If you are using a bottle, consider using ‘paced’ feeding which may reduce confusion for the baby around the different skills needed to breast and bottle feed, and help prevent overfeeding. You may also see it called ‘responsive bottle feeding’. Babies can overfeed from a bottle even when only breastmilk is used.

Any other tips?

  • Express as often as your baby would normally feed, if possible. If your young baby is not feeding at the breast, it’s usually recommended to pump at least 8 times in 24 hours.
  • You could try expressing from one breast when your baby is feeding from the other. This takes advantage of the natural milk ejection reflex. There are some pumps which attach to your breast with suction and catch the letdown without you needing to touch the pump further.
  • Try not to focus on the amount as you pump. Remember that a large volume of milk may be high in water content but not necessarily high in fat content. A smaller amount may be more valuable.
  • Some mums find it helpful to use breathing exercises or to focus on their baby by looking at a picture or using a piece of clothing. Others listen to music or watch TV. Find what works best for you.
  • Pumping can send messages to your milk supply which may not always match your baby’s needs.
  • It’s often recommended not to pump too much in the early days or earlier than you need to.
  • Remember, don’t use your pumping output as a reliable judge for what is going on with your milk supply.

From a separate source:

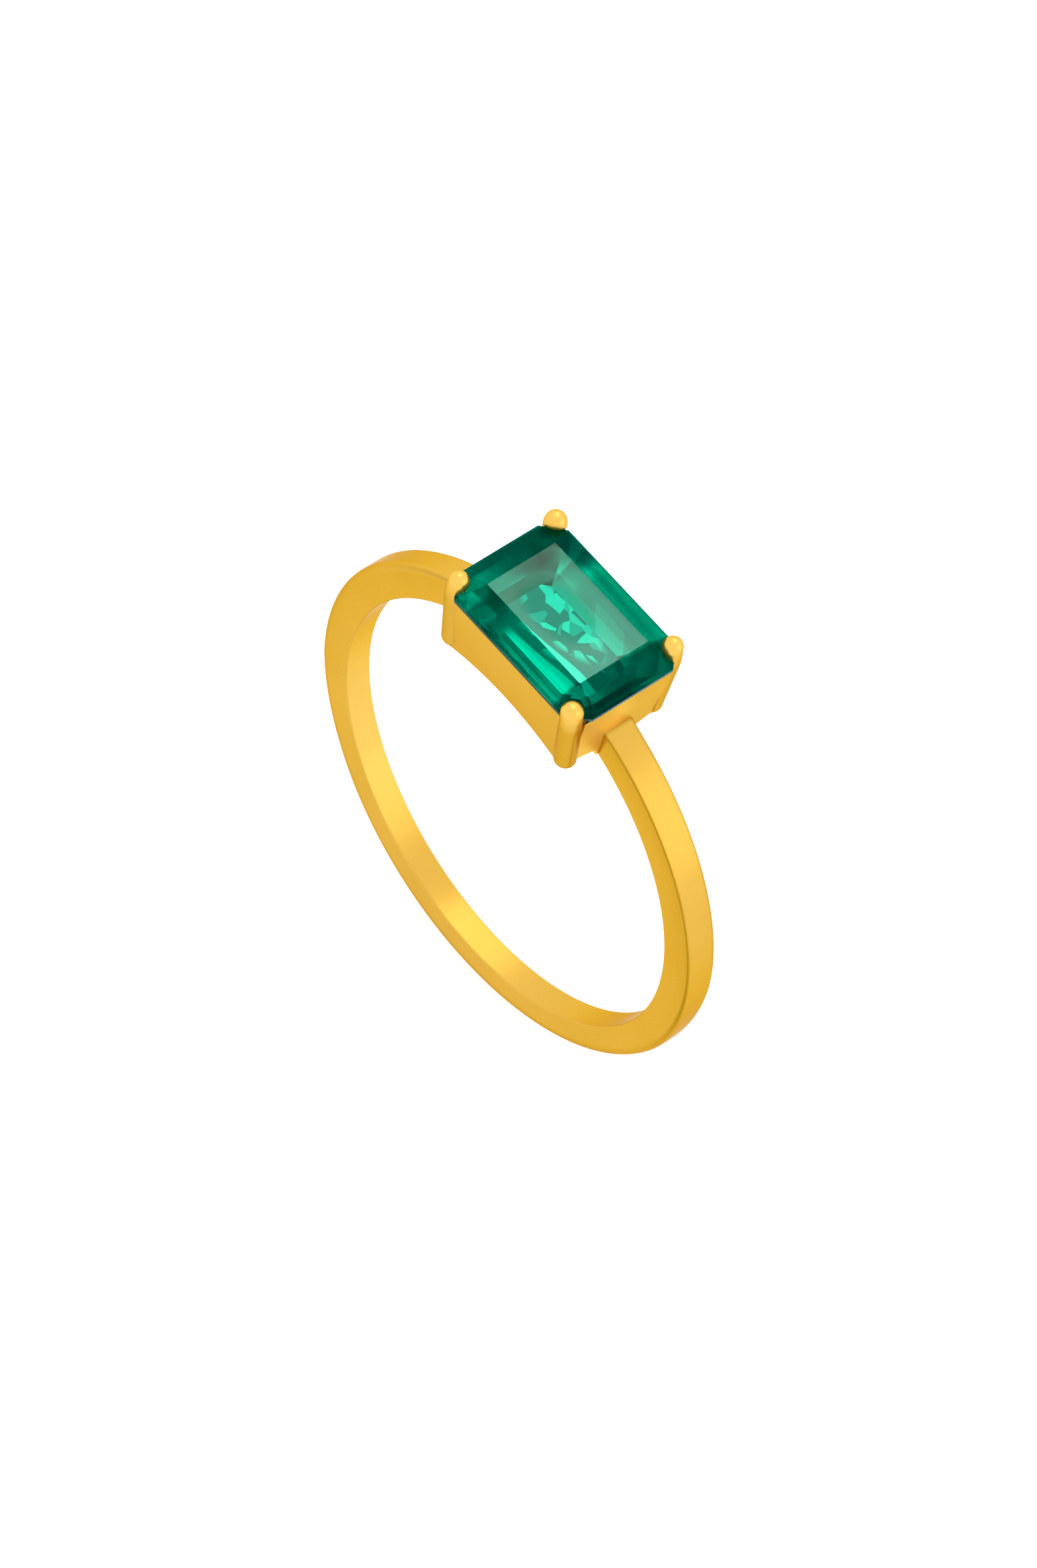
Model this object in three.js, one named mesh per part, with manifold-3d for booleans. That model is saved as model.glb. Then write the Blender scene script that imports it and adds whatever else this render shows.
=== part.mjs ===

Pumping is a skill and, even when mastered, it is not the same process as a baby feeding.

How can I store breast milk?

These storage guidelines are suitable for a healthy term born baby.

Different storage times may be needed for sick infants or donated milk.

  • Room temperature (77°F/25°C)for up to 6 hours
  • In main part of fridge (below 4°C)for up to 5 days (up to 8 days according to some sources)
  • Warmer fridge (5°C—10°C) for 3 days

Fridge thermometers can be bought from kitchen shops.

  • Freezer (approx. –18°C)for 6 months
  • Previously frozen/thawed milk12 – 24 hours in fridge

When transporting frozen EBM in a cold box, check the cool blocks are newly frozen and refrozen regularly.

Refrigerate your milk in a sealed container as soon as possible. Store in small quantities so there is less waste and it’s quicker to thaw or warm. It’s possible to collect together milk from a number of expressing sessions but allow each batch to cool before adding it to the sealed container.

How do I defrost breastmilk?

It is possible to defrost milk in a number of different ways, either slowly in a fridge or with the container in contact with warm water. It is not recommended to defrost breastmilk in a microwave.

Gently shake the milk before use as the fats may have separated. It is a myth that you will damage the proteins in the milk with vigorous shaking, but you may cause air bubbles to form in the milk.